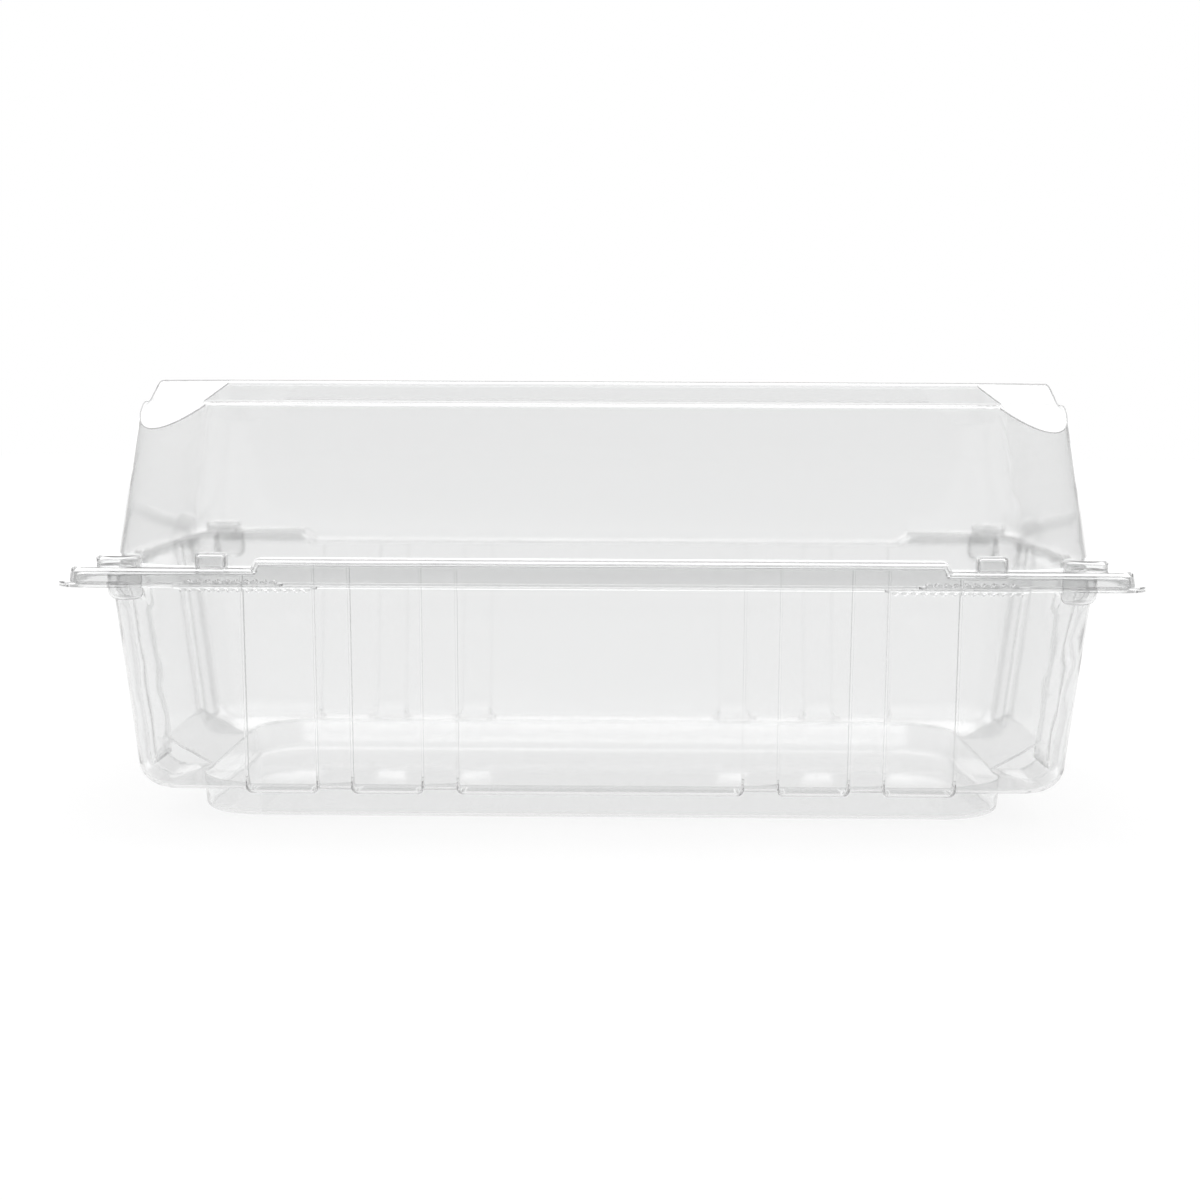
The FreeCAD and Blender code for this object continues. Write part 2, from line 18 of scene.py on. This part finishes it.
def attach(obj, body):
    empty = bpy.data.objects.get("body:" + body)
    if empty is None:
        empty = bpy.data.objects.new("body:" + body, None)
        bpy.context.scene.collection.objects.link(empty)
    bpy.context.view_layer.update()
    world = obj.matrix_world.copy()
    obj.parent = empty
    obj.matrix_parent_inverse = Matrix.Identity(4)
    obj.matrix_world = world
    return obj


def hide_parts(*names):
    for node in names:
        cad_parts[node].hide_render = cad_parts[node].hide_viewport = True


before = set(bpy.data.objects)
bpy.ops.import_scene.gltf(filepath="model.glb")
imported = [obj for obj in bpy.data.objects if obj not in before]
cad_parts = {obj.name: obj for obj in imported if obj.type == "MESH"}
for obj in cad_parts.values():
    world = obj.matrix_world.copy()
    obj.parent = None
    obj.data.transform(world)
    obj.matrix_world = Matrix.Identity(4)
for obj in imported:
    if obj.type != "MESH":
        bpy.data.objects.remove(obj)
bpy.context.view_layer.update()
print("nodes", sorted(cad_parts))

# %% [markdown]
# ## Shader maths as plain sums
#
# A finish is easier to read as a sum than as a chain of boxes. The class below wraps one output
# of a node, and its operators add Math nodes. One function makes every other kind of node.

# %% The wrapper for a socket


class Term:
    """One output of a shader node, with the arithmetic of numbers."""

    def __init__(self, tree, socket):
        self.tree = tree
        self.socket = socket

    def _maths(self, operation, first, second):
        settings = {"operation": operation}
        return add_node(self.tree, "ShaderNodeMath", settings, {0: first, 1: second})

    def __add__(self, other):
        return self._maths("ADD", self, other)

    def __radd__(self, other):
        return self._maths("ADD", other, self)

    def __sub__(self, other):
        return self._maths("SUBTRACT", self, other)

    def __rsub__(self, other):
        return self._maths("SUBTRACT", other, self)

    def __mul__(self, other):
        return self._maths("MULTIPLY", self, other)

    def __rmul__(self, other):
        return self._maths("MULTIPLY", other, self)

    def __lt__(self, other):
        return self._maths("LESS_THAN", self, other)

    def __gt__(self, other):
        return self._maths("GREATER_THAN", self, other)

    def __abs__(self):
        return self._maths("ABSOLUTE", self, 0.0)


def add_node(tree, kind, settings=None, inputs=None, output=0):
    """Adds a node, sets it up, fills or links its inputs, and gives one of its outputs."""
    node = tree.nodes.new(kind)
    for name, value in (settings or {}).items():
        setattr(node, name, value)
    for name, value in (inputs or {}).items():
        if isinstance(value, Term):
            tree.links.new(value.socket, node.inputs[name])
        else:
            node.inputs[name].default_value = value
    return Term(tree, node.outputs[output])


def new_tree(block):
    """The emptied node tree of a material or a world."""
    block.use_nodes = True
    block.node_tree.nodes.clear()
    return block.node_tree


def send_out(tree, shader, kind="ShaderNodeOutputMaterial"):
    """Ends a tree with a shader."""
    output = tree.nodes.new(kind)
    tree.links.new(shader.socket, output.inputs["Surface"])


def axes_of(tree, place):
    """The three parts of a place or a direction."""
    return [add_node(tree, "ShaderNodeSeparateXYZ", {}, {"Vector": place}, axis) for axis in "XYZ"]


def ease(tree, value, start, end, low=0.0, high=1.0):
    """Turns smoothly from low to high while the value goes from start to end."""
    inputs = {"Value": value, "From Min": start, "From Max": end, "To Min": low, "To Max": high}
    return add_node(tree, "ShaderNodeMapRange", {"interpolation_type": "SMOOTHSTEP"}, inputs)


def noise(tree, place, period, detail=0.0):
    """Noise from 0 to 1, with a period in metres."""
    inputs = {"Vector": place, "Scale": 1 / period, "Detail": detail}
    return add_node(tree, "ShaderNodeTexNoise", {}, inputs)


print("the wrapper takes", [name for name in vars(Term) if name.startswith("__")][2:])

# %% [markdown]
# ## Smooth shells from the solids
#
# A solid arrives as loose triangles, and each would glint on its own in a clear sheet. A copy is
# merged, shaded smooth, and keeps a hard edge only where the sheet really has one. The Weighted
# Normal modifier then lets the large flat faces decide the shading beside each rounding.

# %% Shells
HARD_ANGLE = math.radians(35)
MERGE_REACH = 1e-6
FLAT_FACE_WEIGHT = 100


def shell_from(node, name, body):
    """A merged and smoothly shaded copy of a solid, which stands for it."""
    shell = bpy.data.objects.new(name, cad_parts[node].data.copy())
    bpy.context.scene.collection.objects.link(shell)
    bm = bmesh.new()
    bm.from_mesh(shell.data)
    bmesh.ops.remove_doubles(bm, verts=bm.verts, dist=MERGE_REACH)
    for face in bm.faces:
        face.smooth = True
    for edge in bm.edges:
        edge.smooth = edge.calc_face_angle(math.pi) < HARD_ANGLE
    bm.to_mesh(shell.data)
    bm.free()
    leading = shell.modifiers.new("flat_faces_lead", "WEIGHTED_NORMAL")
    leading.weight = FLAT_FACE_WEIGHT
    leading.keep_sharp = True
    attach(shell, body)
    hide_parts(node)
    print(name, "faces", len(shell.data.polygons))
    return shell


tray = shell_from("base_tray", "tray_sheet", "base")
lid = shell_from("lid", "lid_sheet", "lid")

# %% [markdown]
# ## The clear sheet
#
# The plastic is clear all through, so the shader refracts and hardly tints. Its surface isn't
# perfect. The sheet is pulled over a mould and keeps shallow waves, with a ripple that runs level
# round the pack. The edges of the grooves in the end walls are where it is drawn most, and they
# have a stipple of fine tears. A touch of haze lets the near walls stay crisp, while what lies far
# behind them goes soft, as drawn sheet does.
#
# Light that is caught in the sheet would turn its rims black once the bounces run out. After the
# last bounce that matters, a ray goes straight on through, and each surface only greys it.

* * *

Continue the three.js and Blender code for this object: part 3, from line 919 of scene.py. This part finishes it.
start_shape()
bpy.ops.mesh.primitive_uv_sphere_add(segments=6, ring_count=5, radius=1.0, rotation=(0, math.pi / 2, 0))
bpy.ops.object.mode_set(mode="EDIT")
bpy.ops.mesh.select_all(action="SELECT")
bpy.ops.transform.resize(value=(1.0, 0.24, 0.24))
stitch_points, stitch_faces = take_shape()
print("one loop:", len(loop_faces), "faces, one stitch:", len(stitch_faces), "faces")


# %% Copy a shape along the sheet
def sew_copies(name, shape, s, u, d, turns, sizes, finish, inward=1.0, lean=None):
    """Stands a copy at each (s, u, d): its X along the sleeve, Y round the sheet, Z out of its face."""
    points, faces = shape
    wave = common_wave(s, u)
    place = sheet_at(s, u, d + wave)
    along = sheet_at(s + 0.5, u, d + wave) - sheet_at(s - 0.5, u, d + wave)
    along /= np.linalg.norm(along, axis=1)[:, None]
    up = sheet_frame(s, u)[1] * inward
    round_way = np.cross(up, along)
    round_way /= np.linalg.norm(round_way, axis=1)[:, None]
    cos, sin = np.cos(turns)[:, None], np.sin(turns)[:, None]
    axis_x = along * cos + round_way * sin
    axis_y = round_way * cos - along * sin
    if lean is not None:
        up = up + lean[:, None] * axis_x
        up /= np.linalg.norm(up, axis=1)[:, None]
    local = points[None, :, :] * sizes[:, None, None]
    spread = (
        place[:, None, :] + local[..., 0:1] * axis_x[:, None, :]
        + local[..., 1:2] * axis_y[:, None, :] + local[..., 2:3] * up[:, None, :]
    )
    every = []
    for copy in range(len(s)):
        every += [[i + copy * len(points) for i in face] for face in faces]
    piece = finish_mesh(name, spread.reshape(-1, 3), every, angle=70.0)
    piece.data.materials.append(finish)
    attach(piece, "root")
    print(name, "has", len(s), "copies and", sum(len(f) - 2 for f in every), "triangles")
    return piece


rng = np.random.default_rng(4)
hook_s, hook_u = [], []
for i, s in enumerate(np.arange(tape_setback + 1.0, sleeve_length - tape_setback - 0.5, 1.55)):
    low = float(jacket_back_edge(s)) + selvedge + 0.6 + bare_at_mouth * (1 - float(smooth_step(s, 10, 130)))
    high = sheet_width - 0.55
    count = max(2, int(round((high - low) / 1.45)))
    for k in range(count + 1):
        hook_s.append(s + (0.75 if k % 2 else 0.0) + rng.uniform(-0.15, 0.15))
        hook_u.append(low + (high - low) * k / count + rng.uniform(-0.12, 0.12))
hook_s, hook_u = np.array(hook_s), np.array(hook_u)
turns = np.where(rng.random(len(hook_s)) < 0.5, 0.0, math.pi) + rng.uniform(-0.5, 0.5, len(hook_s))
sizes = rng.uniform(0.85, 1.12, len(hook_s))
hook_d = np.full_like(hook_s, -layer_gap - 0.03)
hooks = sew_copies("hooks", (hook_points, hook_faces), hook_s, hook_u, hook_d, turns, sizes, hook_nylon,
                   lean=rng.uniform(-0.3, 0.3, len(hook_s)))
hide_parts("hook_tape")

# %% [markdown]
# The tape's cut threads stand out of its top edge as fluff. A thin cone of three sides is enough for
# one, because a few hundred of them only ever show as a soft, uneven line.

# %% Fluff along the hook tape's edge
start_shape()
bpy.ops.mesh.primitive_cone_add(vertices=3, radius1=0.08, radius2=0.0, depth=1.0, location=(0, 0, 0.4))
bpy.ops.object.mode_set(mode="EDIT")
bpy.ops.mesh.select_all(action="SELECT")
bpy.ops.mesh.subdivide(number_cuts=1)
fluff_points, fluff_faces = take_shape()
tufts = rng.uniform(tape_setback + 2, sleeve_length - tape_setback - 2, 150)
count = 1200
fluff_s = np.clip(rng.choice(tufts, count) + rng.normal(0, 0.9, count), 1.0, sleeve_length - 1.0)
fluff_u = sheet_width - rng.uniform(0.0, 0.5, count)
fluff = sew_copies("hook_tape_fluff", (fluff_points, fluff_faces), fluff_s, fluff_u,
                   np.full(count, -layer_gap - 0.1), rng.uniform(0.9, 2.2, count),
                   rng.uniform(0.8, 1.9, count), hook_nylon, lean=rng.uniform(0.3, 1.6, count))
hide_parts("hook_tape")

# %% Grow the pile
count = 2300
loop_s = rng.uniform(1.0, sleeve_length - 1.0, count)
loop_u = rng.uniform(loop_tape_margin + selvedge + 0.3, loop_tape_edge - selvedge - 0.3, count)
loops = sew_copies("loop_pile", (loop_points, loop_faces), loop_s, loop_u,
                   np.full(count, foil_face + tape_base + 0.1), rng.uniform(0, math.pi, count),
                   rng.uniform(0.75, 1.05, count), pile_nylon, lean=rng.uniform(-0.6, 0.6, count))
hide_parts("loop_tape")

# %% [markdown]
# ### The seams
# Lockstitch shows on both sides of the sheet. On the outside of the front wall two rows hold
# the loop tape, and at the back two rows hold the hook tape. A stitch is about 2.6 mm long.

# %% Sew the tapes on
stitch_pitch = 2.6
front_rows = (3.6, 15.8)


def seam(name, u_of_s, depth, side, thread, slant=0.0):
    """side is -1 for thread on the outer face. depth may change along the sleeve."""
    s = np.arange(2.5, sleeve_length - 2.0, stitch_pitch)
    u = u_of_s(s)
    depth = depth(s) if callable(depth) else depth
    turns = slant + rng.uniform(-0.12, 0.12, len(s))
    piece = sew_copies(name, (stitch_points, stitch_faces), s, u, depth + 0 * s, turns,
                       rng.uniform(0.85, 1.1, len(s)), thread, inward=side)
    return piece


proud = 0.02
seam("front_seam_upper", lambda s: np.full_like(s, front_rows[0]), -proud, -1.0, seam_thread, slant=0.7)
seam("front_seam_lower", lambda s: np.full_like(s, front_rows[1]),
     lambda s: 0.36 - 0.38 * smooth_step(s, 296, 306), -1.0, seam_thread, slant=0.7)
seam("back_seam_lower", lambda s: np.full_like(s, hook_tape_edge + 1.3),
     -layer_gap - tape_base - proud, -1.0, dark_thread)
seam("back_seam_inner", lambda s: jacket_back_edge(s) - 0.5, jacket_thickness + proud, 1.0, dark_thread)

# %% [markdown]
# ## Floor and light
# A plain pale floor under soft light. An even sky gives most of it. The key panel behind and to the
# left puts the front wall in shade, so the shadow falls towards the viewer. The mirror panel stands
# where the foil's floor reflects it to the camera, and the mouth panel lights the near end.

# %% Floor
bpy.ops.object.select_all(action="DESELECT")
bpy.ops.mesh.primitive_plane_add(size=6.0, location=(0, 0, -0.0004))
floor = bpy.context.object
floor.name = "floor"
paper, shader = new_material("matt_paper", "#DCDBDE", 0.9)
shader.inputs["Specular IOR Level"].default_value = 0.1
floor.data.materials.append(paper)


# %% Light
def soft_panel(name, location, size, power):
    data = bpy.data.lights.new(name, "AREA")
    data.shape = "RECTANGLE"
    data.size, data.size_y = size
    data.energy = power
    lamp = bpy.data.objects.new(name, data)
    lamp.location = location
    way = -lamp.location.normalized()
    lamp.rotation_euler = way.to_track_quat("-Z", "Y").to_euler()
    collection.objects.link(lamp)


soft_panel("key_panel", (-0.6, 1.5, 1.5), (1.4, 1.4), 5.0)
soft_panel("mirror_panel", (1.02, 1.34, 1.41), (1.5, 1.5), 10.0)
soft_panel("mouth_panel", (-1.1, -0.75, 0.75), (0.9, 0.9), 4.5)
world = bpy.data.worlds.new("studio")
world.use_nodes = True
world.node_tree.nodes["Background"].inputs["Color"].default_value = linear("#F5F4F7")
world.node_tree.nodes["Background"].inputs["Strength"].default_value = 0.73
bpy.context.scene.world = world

---

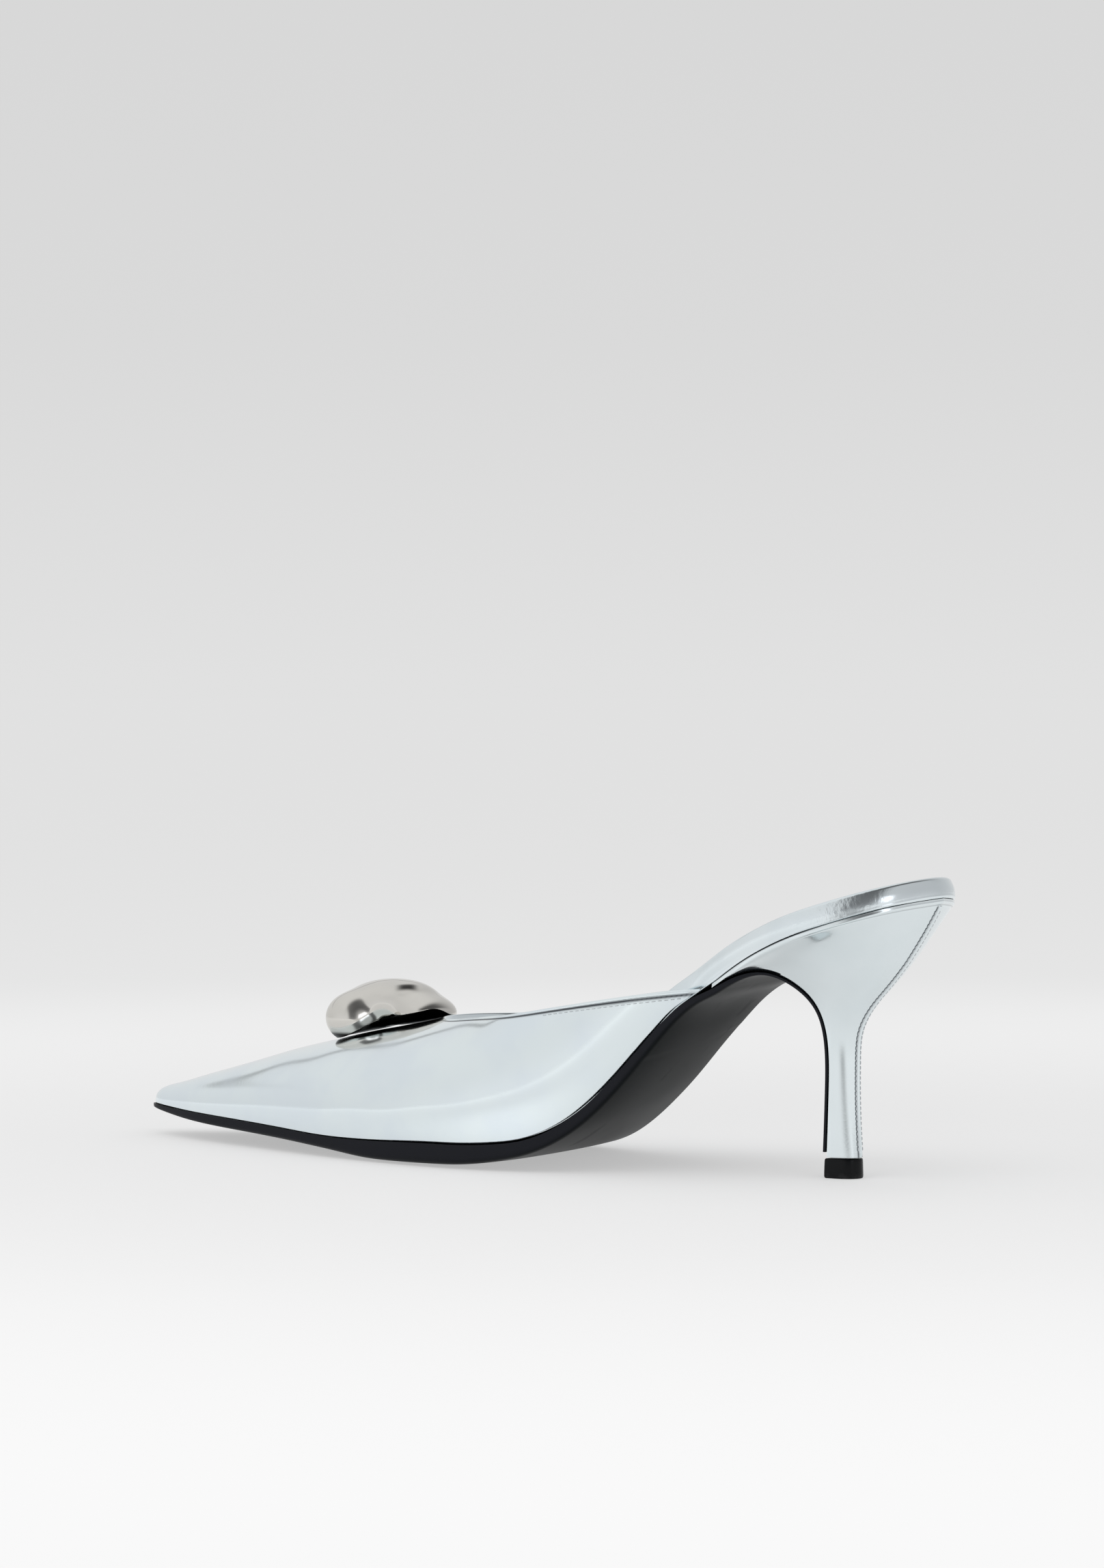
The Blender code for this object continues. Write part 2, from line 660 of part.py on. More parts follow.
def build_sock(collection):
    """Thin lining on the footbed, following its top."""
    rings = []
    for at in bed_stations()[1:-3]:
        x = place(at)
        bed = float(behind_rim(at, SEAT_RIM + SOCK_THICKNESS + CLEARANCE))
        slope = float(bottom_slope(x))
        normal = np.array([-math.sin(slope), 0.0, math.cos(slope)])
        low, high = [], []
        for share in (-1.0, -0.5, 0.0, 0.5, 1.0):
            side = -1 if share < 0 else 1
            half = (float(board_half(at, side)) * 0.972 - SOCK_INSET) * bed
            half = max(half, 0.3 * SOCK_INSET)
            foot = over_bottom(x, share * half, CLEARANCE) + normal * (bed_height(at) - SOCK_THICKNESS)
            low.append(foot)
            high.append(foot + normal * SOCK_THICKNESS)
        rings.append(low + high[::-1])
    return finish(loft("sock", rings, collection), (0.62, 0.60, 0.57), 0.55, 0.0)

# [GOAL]
Each line from the line with "The Blender code" to the line with "0.57), 0.55, 0.0)" is to be echoed exactly; both boundary lines are included, and nothing else is to be output.

# [TASK OUTPUT]
The Blender code for this object continues. Write part 2, from line 660 of part.py on. More parts follow.
def build_sock(collection):
    """Thin lining on the footbed, following its top."""
    rings = []
    for at in bed_stations()[1:-3]:
        x = place(at)
        bed = float(behind_rim(at, SEAT_RIM + SOCK_THICKNESS + CLEARANCE))
        slope = float(bottom_slope(x))
        normal = np.array([-math.sin(slope), 0.0, math.cos(slope)])
        low, high = [], []
        for share in (-1.0, -0.5, 0.0, 0.5, 1.0):
            side = -1 if share < 0 else 1
            half = (float(board_half(at, side)) * 0.972 - SOCK_INSET) * bed
            half = max(half, 0.3 * SOCK_INSET)
            foot = over_bottom(x, share * half, CLEARANCE) + normal * (bed_height(at) - SOCK_THICKNESS)
            low.append(foot)
            high.append(foot + normal * SOCK_THICKNESS)
        rings.append(low + high[::-1])
    return finish(loft("sock", rings, collection), (0.62, 0.60, 0.57), 0.55, 0.0)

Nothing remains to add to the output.